The hybrid search consistently surprises me with its accuracy. Fuzzy semantic searches surface forgotten connections between ideas, while exact matches help me locate specific references instantly. The 0.3 similarity threshold might seem low, but for personal notes where you’re often searching for your own quirky phrasing, maximum fuzziness works pretty well.

What’s Next?

The modular architecture makes experimentation easy. I’m considering adding tools for:

Automated daily note templates based on calendar events
Cross-note link analysis and suggestion
Meeting note extraction from transcripts
Integration with task management workflows

But honestly? The current system already feels complete in a way Larry Llama never did. Sometimes the best next feature is shipping what works.

The Repository

The full (and still evolving) implementation is available at github.com/jarmentor/obsidian-notebook-mcp. It’s designed to be easily adaptable—swap out Obsidian for any markdown-based knowledge system, or extend the MCP tools for your specific workflows.
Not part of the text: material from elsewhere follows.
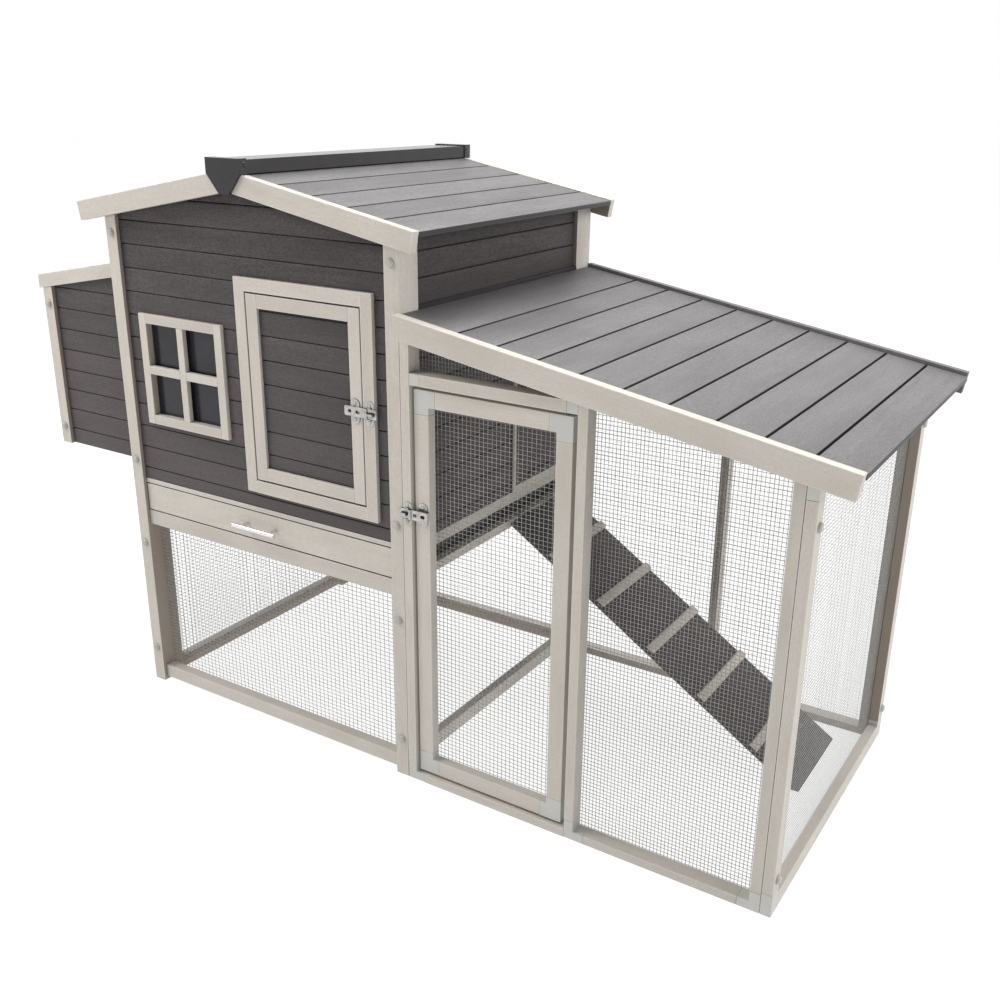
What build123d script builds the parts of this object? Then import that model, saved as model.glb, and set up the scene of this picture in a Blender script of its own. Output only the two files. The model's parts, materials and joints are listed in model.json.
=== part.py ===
from build123d import *
import math
import os

# Chicken coop: a gable-roofed house on four posts, a wire run with a lean-to roof on its right
# and a nest box on its left. Millimetres, X along the front, Y towards the back, Z up.
# Everything is laid out from the foot of the front left post and moved at the end, so that the
# origin is at the centre of the base of the whole coop.

# ---- driving dimensions -------------------------------------------------------------------
HOUSE_WIDTH = 938.0
HOUSE_DEPTH = 883.0
PEN_END = 1900.0
PEN_DEPTH = 876.0
POST_WIDTH = 38.0
POST_DEPTH = 75.0
RECESS = 11.0                # wall planks and rails stand back from the post faces
PLANK = 12.0                 # plank thickness
PLANK_PITCH = 60.4           # wall planks, seam to seam
PLANK_GAP = 0.3
PLANK_CHAMFER = 2.5
RAIL_DEPTH = 30.0
RAIL_HEIGHT = 40.0
MESH = 1.2                   # thickness of the welded wire panels

FLOOR_RAIL_TOP = 634.0       # front wall planks start here
SIDE_WALL_BOTTOM = 621.0
FRONT_FIRST_SEAM = 667.4
SIDE_FIRST_SEAM = 649.6
TRAY_TOP = 618.5
TRAY_BOTTOM = 542.0

RIDGE_X = 462.0
RIDGE_Z = 1470.5             # where the top faces of the house roof planks would meet
ROOF_HALF = 537.0
HOUSE_SLOPE = 0.187
ROOF_PITCH = 100.7           # house roof planks, measured level
ROOF_GROOVE = 6.0
ROOF_LIP = 5.0
FASCIA = 22.0
GABLE_FASCIA_HEIGHT = 48.0
GABLE_FASCIA_STEP = 1.5      # fascia top above the plank tops

PEN_ROOF_X = 939.0
PEN_ROOF_Z = 1188.0          # plank tops at PEN_ROOF_X
PEN_SLOPE = 0.1636
PEN_ROOF_END = 1979.6
PEN_ROOF_PITCH = 99.36
PEN_FASCIA_HEIGHT = 54.0
PEN_FASCIA_STEP = 4.5
PEN_FASCIA_DEPTH = 24.0

PEN_FRAME_DEPTH = 38.0
PEN_STILE = 24.0
PEN_POST_X = 939.0
PEN_MID_X = 1392.0
PEN_LAST_X = 1849.0
PEN_SILL_TOP = 22.0
HEADER_Z = (1033.0, 1060.5)
END_FRAME_X = 1875.0

NEST_X = -427.0
NEST_Y = (97.0, 786.0)
NEST_BOTTOM = 636.0
NEST_FIRST_SEAM = 683.5
LID_SLOPE = 0.184
LID_TOP = 1219.0             # lid top where it meets the house, at X = 0
LID_HEIGHT = 39.0
LID_REST = 0.3               # gap between the closed lid and the box under it
LID_X = (-440.0, 9.0)

WINDOW_X = (88.0, 384.0)
WINDOW_Z = (803.0, 1099.0)
SURROUND_X = (440.0, 863.0)
SURROUND_Z = (680.0, 1226.0)
SURROUND_BAR = 33.0
DOOR_GAP = 4.0
DOOR_BAR = 34.0
DOOR_Y = (1.0, 23.0)
DOOR_PIVOT = (493.0, 12.0)
DOOR_FIRST_SEAM = 786.9

PEN_DOOR_X = (969.0, 1378.0)
PEN_DOOR_Z = (28.5, 1024.5)
PEN_DOOR_Y = (9.0, 35.0)
PEN_DOOR_BAR = 40.0
PEN_DOOR_PIVOT = (1360.0, 22.0)

PIN_RADIUS = 3.0
RUNNING = 0.05               # radial clearance of pins in their holes

POP_HOLE_Y = (512.0, 766.0)
POP_GUIDE = 8.0               # width and depth of the grooved battens
POP_DOOR_Y = (507.4, 773.6)
POP_DOOR_Z = (640.0, 905.0)

RAMP_Y = (480.0, 772.0)
RAMP_TOP = (945.0, 549.0)
RAMP_ANGLE = 32.55
RAMP_THICKNESS = 15.0
RAMP_HINGE = (933.0, 545.0)
SLAT_FIRST = 149.0
SLAT_PITCH = 179.0

BASE_CENTRE = ((LID_X[0] + PEN_ROOF_END) / 2, HOUSE_DEPTH / 2)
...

The README does not at all contain setup instructions, architecture diagrams, or debugging tips; however, it might in the near future.

Final Thoughts

Visual workflow tools like n8n are incredible for learning and rapid prototyping. They let you build complex systems without getting bogged down in implementation details. But sometimes the right evolution is recognizing when you’ve outgrown the scaffolding.

The MCP approach trades visual simplicity for integration depth. Instead of building a separate system that works alongside Claude, I’ve extended Claude to work naturally with my existing knowledge management workflow.

For anyone building local RAG systems: consider MCP early in your design process. The integration benefits are substantial, and the development experience is surprisingly pleasant once you embrace the TypeScript ecosystem.

Now if you’ll excuse me, I need to ask Claude to search my notes for that thing I wrote about… something. The beauty is, it’ll probably find it anyway.